*Direction*: Reading the listing below, count the lines that contain the word "mesh" and give that count alone.

*Dataset section*:
..............................
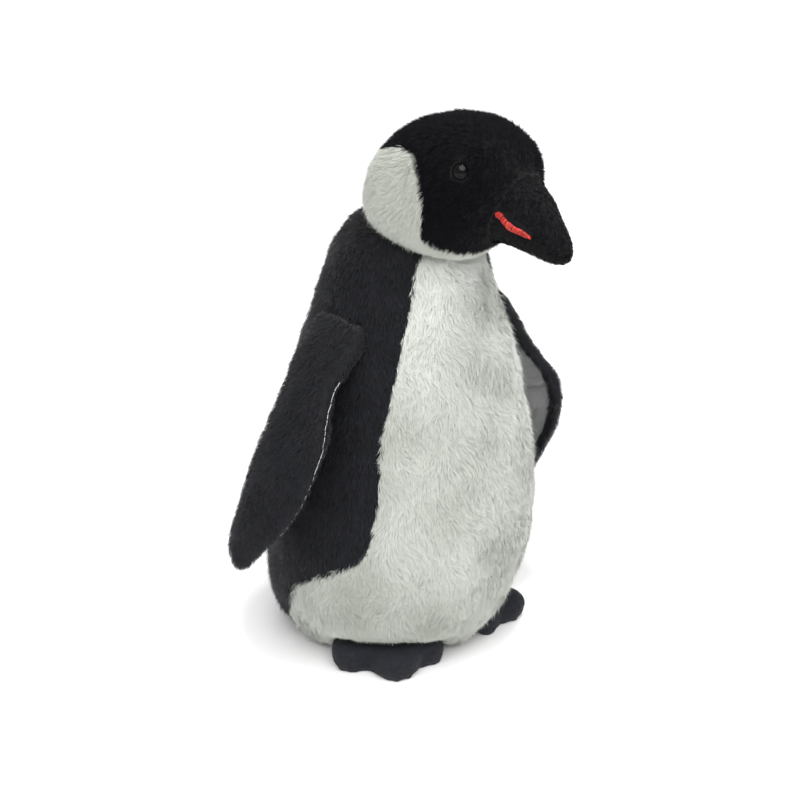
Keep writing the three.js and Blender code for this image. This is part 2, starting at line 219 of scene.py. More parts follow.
class Panels:
    """Tells which CAD node is nearest to each point."""

    def __init__(self, nodes):
        points, faces, self.owner, self.names = [], [], [], list(nodes)
        for i, node in enumerate(self.names):
            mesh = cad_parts[node].data
            base = len(points)
            points += [v.co.copy() for v in mesh.vertices]
            faces += [[base + v for v in p.vertices] for p in mesh.polygons]
            self.owner += [i] * len(mesh.polygons)
        self.tree = BVHTree.FromPolygons(points, faces)

    def nearest(self, points):
        return np.array([self.owner[self.tree.find_nearest(p)[2]] for p in points.tolist()])


def seam_points(mesh, panel_of_vertex):
    """True for each vertex on an edge between two panels."""
    edges = edges_of(mesh)
    split = panel_of_vertex[edges[:, 0]] != panel_of_vertex[edges[:, 1]]
    on_seam = np.zeros(len(mesh.vertices), bool)
    on_seam[edges[split].ravel()] = True
    return on_seam


def spread(mesh, mask, rounds):
    """A soft weight that is 1 on the mask and falls off over the given rings of vertices."""
    edges = edges_of(mesh)
    weight = mask.astype(float)
    for _ in range(rounds):
        grown = weight.copy()
        np.maximum.at(grown, edges[:, 0], weight[edges[:, 1]] - 1 / (rounds + 1))
        np.maximum.at(grown, edges[:, 1], weight[edges[:, 0]] - 1 / (rounds + 1))
        weight = grown
    return weight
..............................
*Complete response*: 9